GDP has surged but worries remain

When former Coca-Cola Company executive Neville Isdell agreed in May 2004 to come out of retirement to become the global beverage giant’s chief executive, little did he realise that many people were keenly watching to see where his first overseas trip would be to.

Many believed that he would hop across to neighbouring Mexico, the largest market for the soda giant outside of the United States. To the surprise of many, however, he chose India, which Isdell felt offered great growth potential for the company troubled by dipping sales volumes.

The tour to India and populous neighbour China shortly after he took charge as CEO, made Isdell realise a different reality: the scorching summers in the two emerging Asian giants will help offset weaker consumer demand in the home markets of North America.

“Today, India is one of the great growth stories... a country that always will annoy and frustrate, but from which a great society that will help make the world a better place is emerging,” Isdell said.

India’s shift towards becoming the new epicentre of world economic activity began 13 years before Isdell’s visit.

In 1991 India flew out 67 tonnes of gold to Europe to get $600 million dollars to tide over a dire import payment crisis.

Twenty years later, it said it was ready to help Europe crawl out of a debt crisis as it stares into the prospect of sovereign default by Greece, the cradle of Western civlisation.

India’s gross domestic product (GDP) — the value of all goods and services produced in the economy — is set to cross $ 2 trillion joining the elite league of the US, Japan, Germany, China, UK, France and Italy as the mass of economic activity shifts to Asia.

Two years ago, US President Barack Obama arrived with the largest US business delegation that included the who’s who of American business to any country — a clear sign that India’s rising economy has never mattered more than now.

Yet, keeping hunger at bay has been one constant policy challenge over the last six decades.

The World Bank reckons more than 400 million Indians live on less than $1.25 a day.  By most standards, India has been a “welfare laggard”, despite the massive strides in overall growth in the last several years.

“The biggest threat to growth comes from two sectors: agriculture and infrastructure. We have recently seen  how even a small decline in agriculture growth can bring distortions in the economy,” a senior government economist told HT requesting not to be identified.

India’s per capita, calculated by evenly dividing the national income among the population, is set to cross R60,972 a year. It gives an idea of the standard of living of the people, although it hides a stark reality: much of the growth in income may have been driven by the richest Indians.

Economists agree that India is today reaping the ‘demographic dividend’ of being home to the largest population of young people in the working age-groups.

However, official data also admits that almost every second child in India is malnourished.

“The result is that we are losing out on the full productive potential of this young working population. And finally, the availability of public resources depends on what we wish to spend public money on — armaments, corporate subsidies, superior urban infrastructure, or a dignified life for the poor,” said Harsh Mander, member National Advisory Council.
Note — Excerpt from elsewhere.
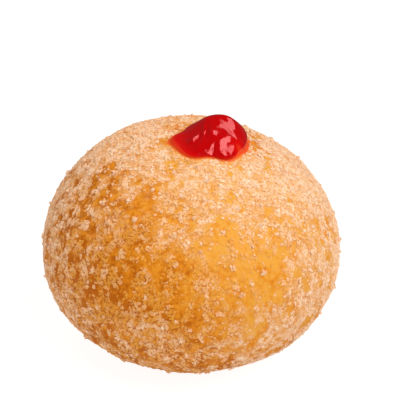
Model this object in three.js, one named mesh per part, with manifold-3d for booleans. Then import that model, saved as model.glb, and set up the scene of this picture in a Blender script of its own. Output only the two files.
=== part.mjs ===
// A jelly filled doughnut: a plump yeast doughnut rolled in granulated sugar, with red jelly standing out
// of the filling hole in its crown. Millimetres, +Z up. The origin is the centre of the flat spot under the
// doughnut, so the plane z = 0 is the surface that it rests on.
//
// Two solids:
//   dough  the fried crust, its filling hole, and the larger clumps of sugar that stick to it
//   jelly  the dollop on top, its bowl-shaped foot and the neck that fills the hole
//
// The same formulas give the crust and the jelly at any fineness; SEGMENTS and the ring counts below set it.

import * as THREE from "three";
import { mergeVertices } from "three/addons/utils/BufferGeometryUtils.js";
import Module from "manifold-3d";

const wasm = await Module();
wasm.setup();

// ---- Driving dimensions, mm ----

const WIDTH = 89.6; // along X, at the widest level
const DEPTH = 86.8; // along Y: the doughnut isn't quite round
const WIDEST_LEVEL = 27.9; // height of the widest level above the table
const CROWN_HEIGHT = 35.2; // from the widest level to the top
const BELLY_POWER = 2.5; // superellipse power under the widest level: 2 is an ellipse, more is fuller
const REST_SHARE = 0.97; // the share of the belly's full depth at which the table flattens it

const GOLDEN_ANGLE = Math.PI * (3 - Math.sqrt(5)); // steps of it spread directions evenly
const GOLDEN_SHARE = 0.381966; // the same step as a share of a turn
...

One of the primary objectives of subsidised entitlements to poor is address concerns of equity. Otherwise, there would not have been the need to legislating free lunch for the poor who have a right to live with human dignity.

With a $2 trillion GDP India may be counted among the richest in the world, but it still has some distance to go before it can get food into every mouth that needs it. And it cannot happen without growth and more growth in GDP for many years at a stretch.